Are your audiences giving themselves permission to laugh? Are you at a loss for words, or are you writing nonstop—and then feeling concerned about expressing your opinions? What's working for you and what isn't? I'll be asking comics and clubs in future columns for this feedback, and I hope you'll e-mail your thoughts to [email protected] (Even if you want to remain anonymous in print, please include your name and a contact number.) While there will always be comics with their own rules of the road, I've found over the years that there are certain givens many agree on about what works and what doesn't. For me, there's no talent who can put this into words better than Jim David, a savvy and sassy award-winning comic and writer, adept at handling any type of crowd. I wanted to share the wise observations he e-mailed to me.
"Comedians, who talk for a living, are suddenly at a loss for words. Tragedy, especially a collective tragedy shared by everyone in the audience, is not that good for stand-up comedy. While there's always a place for dark humor about touchy subjects, audiences do not generally respond to jokes about human suffering, especially when a lot of them have been through it personally. Even if they haven't, some subjects are untouchable. In a controversial area, comics can joke about the perpetrators, but not the victims. Gary Condit was joked about, but not Chandra Levy. Timothy McVeigh was a target, but the Oklahoma bombing and the victims were off limits. The O.J. Simpson case was easy because of the trashy, tabloid story, and the cast of characters was a field day for comics, but not Nicole Simpson and Ron Goldman.

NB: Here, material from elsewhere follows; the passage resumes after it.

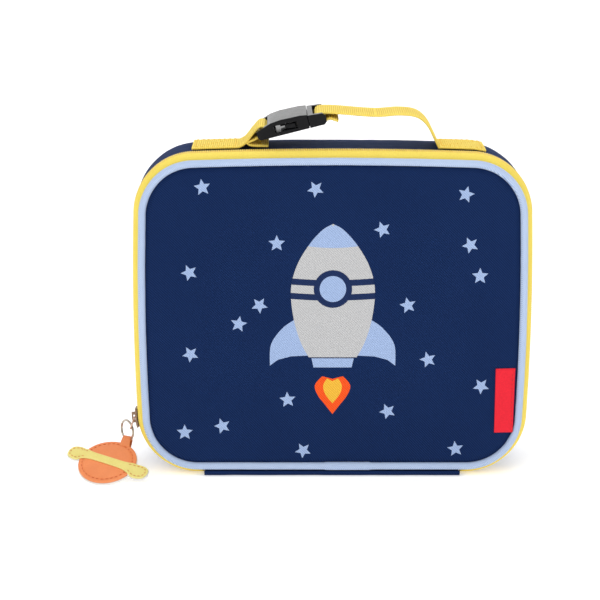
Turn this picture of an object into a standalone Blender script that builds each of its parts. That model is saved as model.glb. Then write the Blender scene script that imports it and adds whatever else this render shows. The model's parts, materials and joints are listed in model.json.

"It's interesting to see how comics are handling the World Trade Center catastrophe. Comedians are a stubborn lot who refuse to let their sense of humor be another casualty of war. The best comedy acts as catharsis, where laughter is used to heal the discomfort about a particular subject. Right now this situation is still too raw and horrifying to go full throttle with edgy material. Comedians must take care not to trivialize the event or dishonor the memory of the dead. It's inevitable the Taliban will eventually receive a comic pounding, and the myriad of subjects brought on by the situation—religious extremism, heightened security, media overkill—are all fair game.
"Comedy can be a healthy outlet for anger. As soon as people get through their grief, they're probably going to get angry, and comics are angrier than most. Jerry Falwell's hysterical outburst blaming gays, feminists, and the 'liberal agenda' is a perfect target. Some comics are already angry at the unbridled patriotism now expected of each citizen, and audiences are beginning to laugh at the many related topics. However, they still don't want to hear that much of it, and are appreciative when the comic moves on to jokes about dating or the dog. It will be fascinating to see how this tragedy will affect our lives, how people and perceptions will change. Whatever happens, comedians will be there. They need to talk about it in order to grow creatively and learn how to do quality comedy that doesn't offend the audience at a very sensitive time, yet still makes them laugh and think. Stand-up will thrive because, right now, we all need laughter more than ever."